Look to Sri Lanka for the evidence of indebtedness.
You need to look again if you think China is the cause. Not by a country mile.
https://thediplomat.com/2022/08/is-china-to-blame-for-sri-lankas-debt-woes/
“The view from the region is that the infrastructure may pose a security risk “
Maybe they had a chat with East Timore and went for the least worst option.
“Crikey has obtained a copy of the KPMG report submitted in April. In short, it says ”
From solomons.gov.sb/ …
“As a result, the Steering Committee contracted a local expert and a private consulting firm from New Zealand, … “
So – who assumes they based their decision on the KPMG report – or that KPMG fully understood or was unbiased as to what was going on ?

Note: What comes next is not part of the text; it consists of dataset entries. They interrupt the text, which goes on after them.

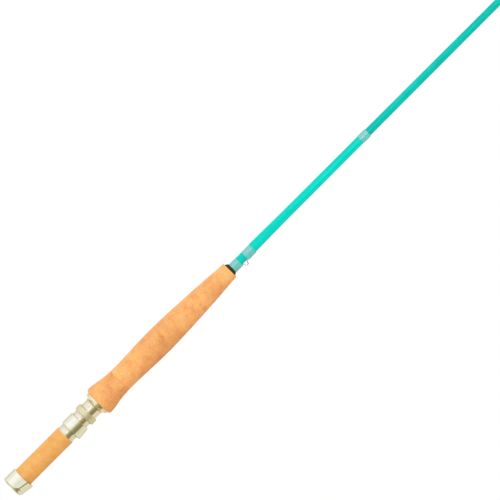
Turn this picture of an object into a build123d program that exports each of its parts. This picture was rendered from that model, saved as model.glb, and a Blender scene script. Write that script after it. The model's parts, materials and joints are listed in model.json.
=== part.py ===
"""A three-section glass-fibre fly rod, 6 ft 9 in long, put together.

Frame: millimetres, +X from the butt to the tip along the rod's axis, the reel and the line guides
on the -Z side, and the origin on the axis at the flat of the butt cap's end.
"""

import math
import os

from build123d import *

# Clearances
GLUE_LINE = 0.05          # all round a piece that is glued or wrapped in place
RUNNING = 0.08            # radial, where one metal piece turns or slides on another
FERRULE_FIT = 0.03        # radial, between a blank and the socket that slips over it

# Blank: one straight taper from butt to tip, in three sections
ROD_LENGTH = 2057.0
SECTIONS = ("butt", "mid", "tip")
BLANK_BUTT_D = 7.85
BLANK_TIP_D = 1.60
BLANK_WALL_BUTT = 0.90
BLANK_WALL_TIP = 0.35
FERRULE_OVERLAP = 50.0
SOCKET_WALL = 0.55
SOCKET_FLOOR_GAP = 4.0    # between the end of one section and the floor of its socket
SOCKET_SWELL = 8.0        # how far the socket's full thickness runs past the overlap
SOCKET_FAIRING = 40.0     # from the overlap to where the socket has faired into the taper
BLANK_SETBACK = 5.0       # from the butt cap's end to the end of the blank

# Reel seat: the spacer that the reel foot lies on, and the threaded barrel ahead of it
INSERT_D = 16.8
INSERT_BORE_D = 12.6
INSERT_SHOWING = 48.7     # from the cap's rim at its side to the trim ring
INSERT_RING_WIDTH = 0.8
INSERT_RING_STEP = 0.1    # how far the trim ring lies under the insert's surface
BARREL_D = 16.1
BARREL_LENGTH = 33.3
BARREL_CHAMFER = 0.4
ARBOR_LENGTH = 14.0
ARBOR_COUNT = 3

# Butt cap, with its fixed hood for one end of the reel foot
CAP_LENGTH = 12.8         # to the rim at its side
CAP_WALL = 1.6
CAP_CORNER = 0.6          # how far the end's dome stops short of the cap's side
CAP_CORNER_STEP = 0.15
CAP_END_DOME = 0.9
CAP_END_FLAT_R = 3.0
CAP_FLOOR = 3.0
CAP_HEEL_LENGTH = 4.8      # of the rounding where the hood runs out into the end
CAP_HEEL_MIDDLE = 0.33     # halfway round: share of that length, and of the cap's radius
CAP_HEEL_MIDDLE_DEPTH = 0.855
CAP_CREST = 0.8           # how much further the rim reaches along the top, and under the hood
CAP_LIP = 1.3
CAP_HOOD_RISE = 1.35      # of the hood's mouth over the cap's side
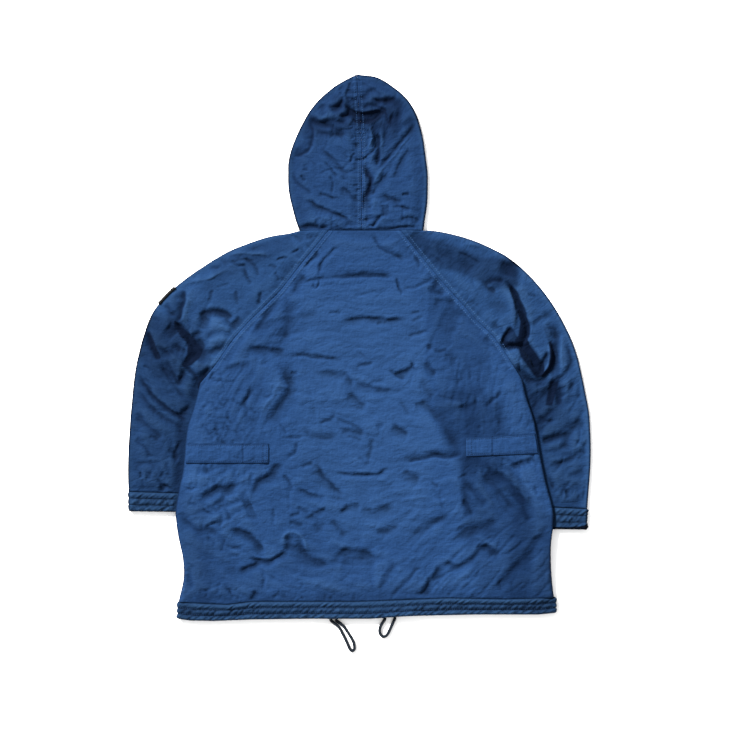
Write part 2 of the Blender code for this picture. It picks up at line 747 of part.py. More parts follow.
def smooth_route(route, count):
    """Return evenly spread points on a smooth curve through a route's points."""
    knots = np.array([(x, y, CORD_Z) for x, y in route], dtype=float)
    ends = np.concatenate([[2 * knots[0] - knots[1]], knots, [2 * knots[-1] - knots[-2]]])
    dense = []
    for before, start, end, after in zip(ends[:-3], ends[1:-2], ends[2:-1], ends[3:]):
        for t in np.linspace(0, 1, 12, endpoint=False):
            dense.append(0.5 * (
                2 * start + (end - before) * t
                + (2 * before - 5 * start + 4 * end - after) * t ** 2
                + (3 * start - before - 3 * end + after) * t ** 3))
    dense = np.array([*dense, knots[-1]])
    length = np.concatenate([[0], np.cumsum(np.linalg.norm(np.diff(dense, axis=0), axis=1))])
    spread = np.linspace(0, length[-1], count)
    return np.stack([np.interp(spread, length, dense[:, axis]) for axis in range(3)], axis=1)


def make_cord(name, route, material):
    """Make one loop of the drawcord as a round tube with closed ends."""
    curve = bpy.data.curves.new(name, "CURVE")
    curve.dimensions = "3D"
    curve.bevel_depth = CORD_RADIUS * MM
    curve.bevel_resolution = 2
    curve.use_fill_caps = True
    points = smooth_route(route, CORD_POINTS) * MM
    spline = curve.splines.new("POLY")
    spline.points.add(len(points) - 1)
    for target, point in zip(spline.points, points):
        target.co = (*point, 1.0)
    curve.materials.append(material)
    COLLECTION.objects.link(bpy.data.objects.new(name, curve))


def make_material(name, colour, roughness):
    """Make a plain material with a colour and a roughness."""
    material = bpy.data.materials.new(name)
    material.use_nodes = True
    shader = material.node_tree.nodes["Principled BSDF"]
    shader.inputs["Base Color"].default_value = (*colour, 1.0)
    shader.inputs["Roughness"].default_value = roughness
    shader.inputs["Metallic"].default_value = 0.0
    return material


def make_jacket():
    """Make every piece of the jacket."""
    cloth = make_material("blue_cotton", BLUE, 0.85)
    shade = make_material("blue_cotton_quilted", BLUE_SHADE, 0.85)
    middle = COARSE.index(0.5)
    surface = make_back(cloth)
    make_front("front_left", list(range(middle + 1)), 0, cloth)
    make_front("front_right", list(range(middle, len(COARSE))), -1, cloth)
    make_placket(cloth)
    make_sleeve("sleeve_left", LEFT_SLEEVE, -1, cloth)
    make_sleeve("sleeve_right", RIGHT_SLEEVE, 1, cloth)
    make_cuff("cuff_left", LEFT_SLEEVE, LEFT_CUFF_FOOT, -1, shade)
    make_cuff("cuff_right", RIGHT_SLEEVE, RIGHT_CUFF_FOOT, 1, shade)
    make_hem_band(shade)
    make_hood("hood_left", LEFT_HOOD, -1, cloth)
    make_hood("hood_right", RIGHT_HOOD, 1, cloth)
    extra = 2  # the two rounding columns that each side of the surface has more than FINE
    left_end = FINE.index(LEFT_CASING_END) + extra
    right_end = FINE.index(RIGHT_CASING_END) + extra
    last = surface.shape[1] - 1
    make_casing("waist_casing_left", surface, list(range(extra, left_end + 1)), cloth)
    make_casing("waist_casing_right", surface, list(range(right_end, last - extra + 1)), cloth)
    make_tab(make_material("black_tab", BLACK, 0.7))
    cord = make_material("navy_cord", NAVY, 0.8)
    make_cord("hem_cord_left", LEFT_CORD_ROUTE, cord)
    make_cord("hem_cord_right", RIGHT_CORD_ROUTE, cord)


for old in list(bpy.data.objects):
    bpy.data.objects.remove(old, do_unlink=True)
COLLECTION = bpy.data.collections.new("hooded_jacket")
bpy.context.scene.collection.children.link(COLLECTION)
make_jacket()
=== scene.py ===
# %% [markdown]
# # A hooded jacket, laid flat on its front
# This lesson dresses a set of plain solids as a padded cotton jacket that lies with
# its back up. The solids fix every size and place. Here each cloth piece is made
# again as a fine grid with its real creases, seams, stitches and weave.

# %% Load the frame
import math

import bpy
import numpy as np
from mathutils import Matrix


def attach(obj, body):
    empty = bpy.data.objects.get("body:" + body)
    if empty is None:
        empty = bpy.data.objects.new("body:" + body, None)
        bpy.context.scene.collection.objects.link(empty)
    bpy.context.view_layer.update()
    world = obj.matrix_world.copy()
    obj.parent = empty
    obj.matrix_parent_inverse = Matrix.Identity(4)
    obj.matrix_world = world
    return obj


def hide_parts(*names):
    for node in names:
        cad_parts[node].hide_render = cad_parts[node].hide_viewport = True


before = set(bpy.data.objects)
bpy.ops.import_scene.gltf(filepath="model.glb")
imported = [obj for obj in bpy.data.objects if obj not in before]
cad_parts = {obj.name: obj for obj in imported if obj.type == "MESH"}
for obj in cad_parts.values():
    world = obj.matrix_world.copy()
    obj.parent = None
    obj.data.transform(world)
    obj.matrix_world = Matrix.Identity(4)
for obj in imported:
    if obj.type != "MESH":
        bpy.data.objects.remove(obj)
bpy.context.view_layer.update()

MM = 0.001

# %% [markdown]
# ## Camera, light and floor
# The jacket is seen from straight above, from 3 m. A wide soft lamp beyond the
# upper left corner rakes over the cloth, so that each crease has a dark and a light
# side. A white surround fills the shadows, as a white room does.

# %% Camera, lamps and floor
CAMERA_PLACE = (0.0312, -0.054, 3.0)
CAMERA_LENS = 72.0          # with a 36 mm sensor the view is 1.5 m wide at the floor
SURROUND = (1.0, 1.0, 1.0)
SURROUND_STRENGTH = 1.25
FLOOR_COLOUR = (0.90, 0.90, 0.90)
FLOOR_HALF = 6.0


def add_camera():
    """Put the camera above the jacket, looking straight down."""
    data = bpy.data.cameras.new("camera")
    data.lens = CAMERA_LENS
    data.sensor_width = 36.0
    camera = bpy.data.objects.new("camera", data)
    camera.location = CAMERA_PLACE
    bpy.context.scene.collection.objects.link(camera)
    bpy.context.scene.camera = camera


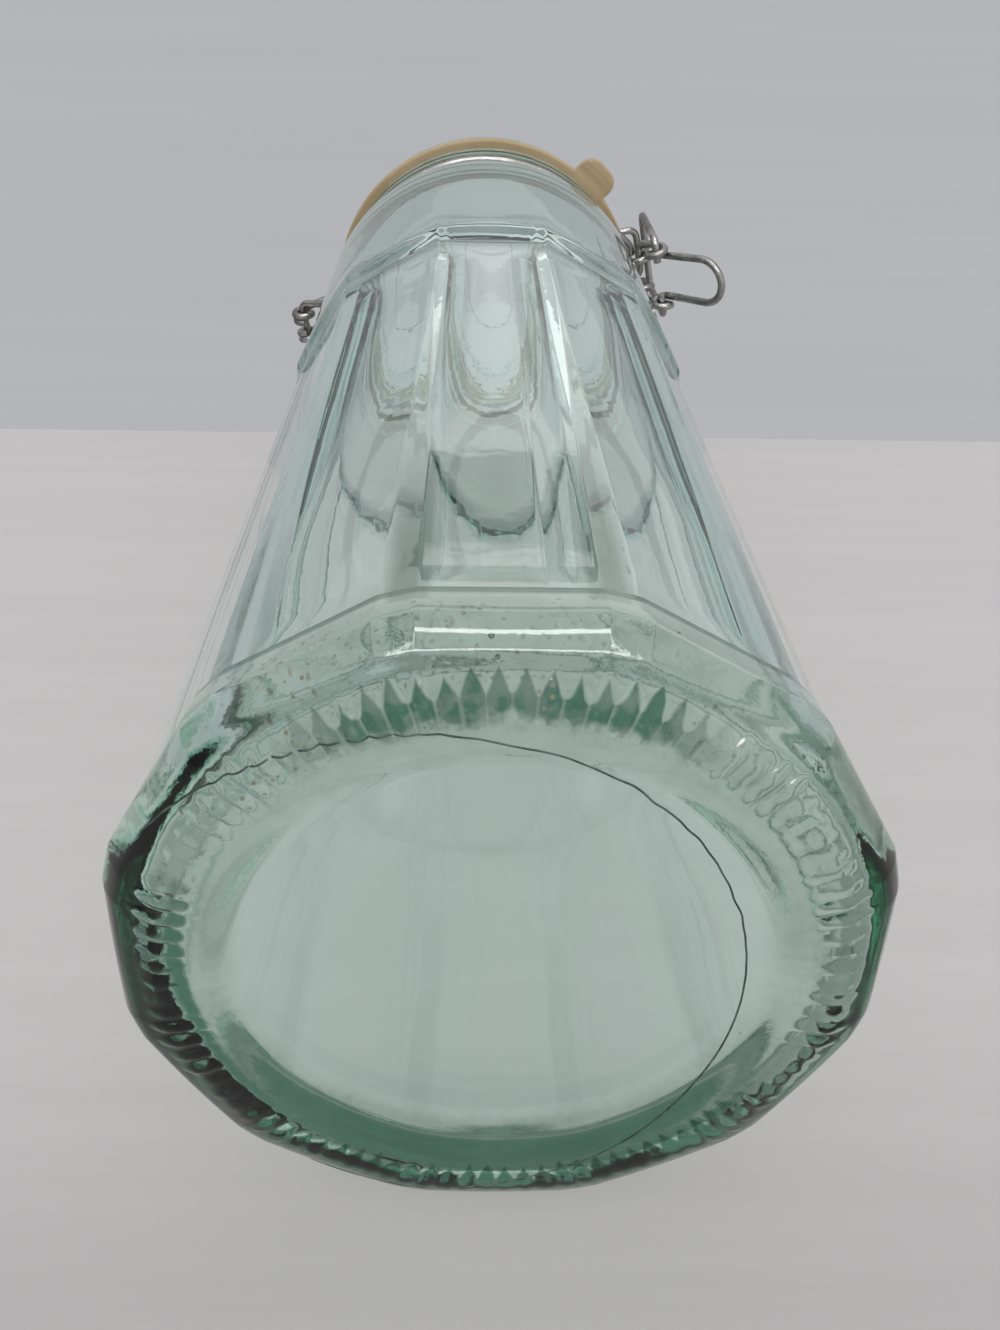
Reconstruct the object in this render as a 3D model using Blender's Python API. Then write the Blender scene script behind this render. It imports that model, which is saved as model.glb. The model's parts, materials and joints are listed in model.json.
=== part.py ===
"""A tall glass storage jar with twelve ground panels and a hinged, wire-bound glass lid.

The jar stands on its base: +Z runs from the base to the lid, the clasp is at the front (-Y) and
the hinge at the back. Lengths are in metres. The jar and its neck wire stay still, the lid turns on
the hinge with its gasket and its own wire, and the lever turns on the neck wire and carries the link.

Every place below is measured from the foot of the jar's own axis. That axis stands a little behind
the origin, which is under the middle of the whole object, because the finger loop reaches further
out in front than the hinge does behind.
"""

import math

import bmesh
import bpy
from mathutils import Matrix, Vector

MM = 0.001

# Body of the jar: its outside
SIDES = 12
PANEL_TURN = math.radians(3.5)
HEEL_APOTHEM = 58.0 * MM
HEEL_EDGE_RADIUS = 9.0 * MM
HEEL_HEIGHT = 17.0 * MM
HEEL_DRAW = 1.2 * MM
HEEL_STEP = 1.0 * MM
PANEL_HEIGHT = 167.0 * MM
PANEL_DRAW = 8.5 * MM
CORNER_STRIP = math.radians(2.5)
RUNOUT_HEIGHT = 12.0 * MM
RUNOUT_STEP = 1.6 * MM
RUNOUT_FLATNESS = 0.25
COLLAR_HEIGHT = 64.0 * MM
COLLAR_DRAW = 2.6 * MM
COLLAR_EDGE_RADIUS = 2.4 * MM
NECK_DEPTH = 5.8 * MM
NECK_HEIGHT = 16.0 * MM
LIP_OVERHANG = 2.5 * MM
LIP_HEIGHT = 7.5 * MM
LIP_EDGE = 0.9 * MM

# Body of the jar: its inside and its base
WALL = 3.6 * MM
FLOOR_THICKNESS = 6.0 * MM
FLOOR_EDGE_RADIUS = 6.0 * MM
NECK_WALL = 3.9 * MM
THROAT_HEIGHT = 14.0 * MM
BEARING_WIDTH = 4.0 * MM
BEARING_FLATNESS = 0.35
PUSH_UP_RADIUS = 42.0 * MM
PUSH_UP_STEP = 1.4 * MM
PUSH_UP_HEIGHT = 3.5 * MM

# Lid and gasket
LID_PLUG_GAP = 0.8 * MM
LID_PLUG_DEPTH = 5.4 * MM
LID_PLUG_WALL = 4.2 * MM
LID_EDGE_OVERHANG = 0.5 * MM
LID_EDGE_HEIGHT = 7.2 * MM
LID_GROOVE_DEPTH = 2.2 * MM
LID_GROOVE_WIDTH = 2.8 * MM
LID_EDGE_ROUND = 1.0 * MM
LID_CROWN_HEIGHT = 4.6 * MM
LID_CROWN_FOOT = 36.0 * MM
LID_CROWN_TOP = 26.0 * MM
LID_HOLLOW_TOP = 20.0 * MM
LID_THICKNESS = 5.2 * MM
GASKET_THICKNESS = 3.0 * MM
GASKET_OVERHANG = 2.0 * MM
TAB_REACH = 6.5 * MM
TAB_WIDTH = 12.0 * MM
TAB_ANGLE = math.radians(-35.0)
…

“Pacific digital expert from the ANU’s department of Pacific affairs Amanda Watson said big question marks remained over how exactly the Solomon Islands government landed on Huawei. ”
Well ANU – asked your good buddies at the ASPI did you. Quite sure they’d be more than happy to quack.
“The whole switch to China was done without public consultation,”
Where’s our list on the Nations the Australian public voted we should engage with.
“Right now, nobody in the Solomon Islands sees what the Western world is seeing ‘
Lucky Solomon Islands. No Turdoch Media, or Billy Birtles’s or Stan Grants.
Interestingly, to this day, no one has published a technical article outlining security flaws in the Huawei infrastructure. They all have them of course – usually the result of flawed engineering (apart from the Septic stuff spying on Angela Merkel – and that’s the one we know about).
My MBN (Moron Band Network – or is that Malcolm Band Network) has been dropping out up to 30 times a day for the last 3 weeks. Been down for up to 6 hours (for “maintenance”) 5 times in the last 2 weeks. I WANT A HUAWEI NETWORK – please. Oh – and looks like they’ll get a 6G network before we do.
One would have to presume that there was a few mill worth of backhander in that 100.